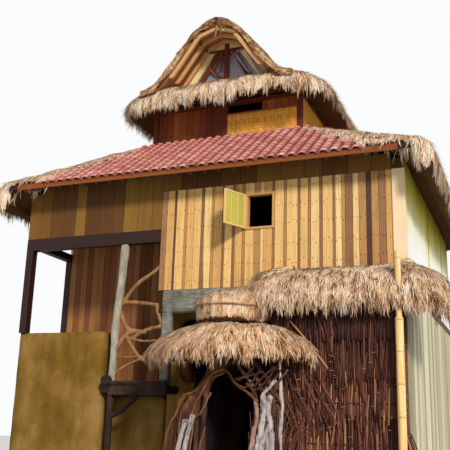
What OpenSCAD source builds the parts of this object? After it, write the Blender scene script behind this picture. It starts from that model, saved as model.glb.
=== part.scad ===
// Thatched timber house with a raised boarded room, a side veranda with a
// driftwood rail, a domed porch and a bell shaped gable roof.
// Millimetres, +Z up, front towards -Y. The origin is on the ground at the
// middle of the house.

/* [House] */
// Width of the house across the front
house_w = 8000; // [7600:100:8600]
// Depth of the house from front to back
house_d = 6700; // [6300:100:7300]
// Width of the boarded room at the right of the front
room_w = 4800; // [4600:100:5000]
// How far the lower front wall stands behind the upper one
setback = 500; // [450:50:700]
// Height of the balcony deck above the ground
deck_z = 2540; // [2440:20:2600]
// Height of the upper floor, where the wall boards start
upper_z = 4360; // [4300:20:4460]
// Height of the underside of the eaves board
eave_z = 6560; // [6500:20:6700]
// Thickness of the ground slab
slab_t = 120; // [100:10:180]
// Thickness of the timber floors
floor_t = 140; // [100:10:180]

/* [Walls] */
// Thickness of the plastered lower walls
plaster_t = 200; // [150:10:260]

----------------

- **Exercise prompt**
Restate the listing above word for word.

- **The completed task**
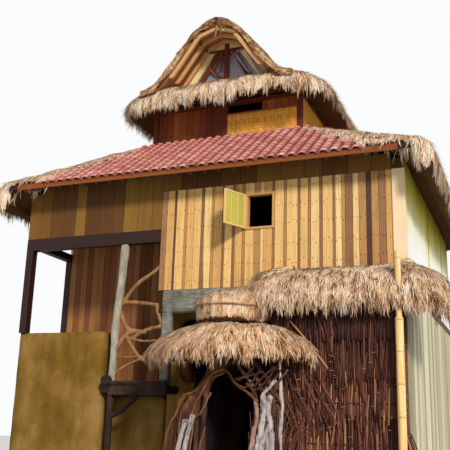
What OpenSCAD source builds the parts of this object? After it, write the Blender scene script behind this picture. It starts from that model, saved as model.glb.
=== part.scad ===
// Thatched timber house with a raised boarded room, a side veranda with a
// driftwood rail, a domed porch and a bell shaped gable roof.
// Millimetres, +Z up, front towards -Y. The origin is on the ground at the
// middle of the house.

/* [House] */
// Width of the house across the front
house_w = 8000; // [7600:100:8600]
// Depth of the house from front to back
house_d = 6700; // [6300:100:7300]
// Width of the boarded room at the right of the front
room_w = 4800; // [4600:100:5000]
// How far the lower front wall stands behind the upper one
setback = 500; // [450:50:700]
// Height of the balcony deck above the ground
deck_z = 2540; // [2440:20:2600]
// Height of the upper floor, where the wall boards start
upper_z = 4360; // [4300:20:4460]
// Height of the underside of the eaves board
eave_z = 6560; // [6500:20:6700]
// Thickness of the ground slab
slab_t = 120; // [100:10:180]
// Thickness of the timber floors
floor_t = 140; // [100:10:180]

/* [Walls] */
// Thickness of the plastered lower walls
plaster_t = 200; // [150:10:260]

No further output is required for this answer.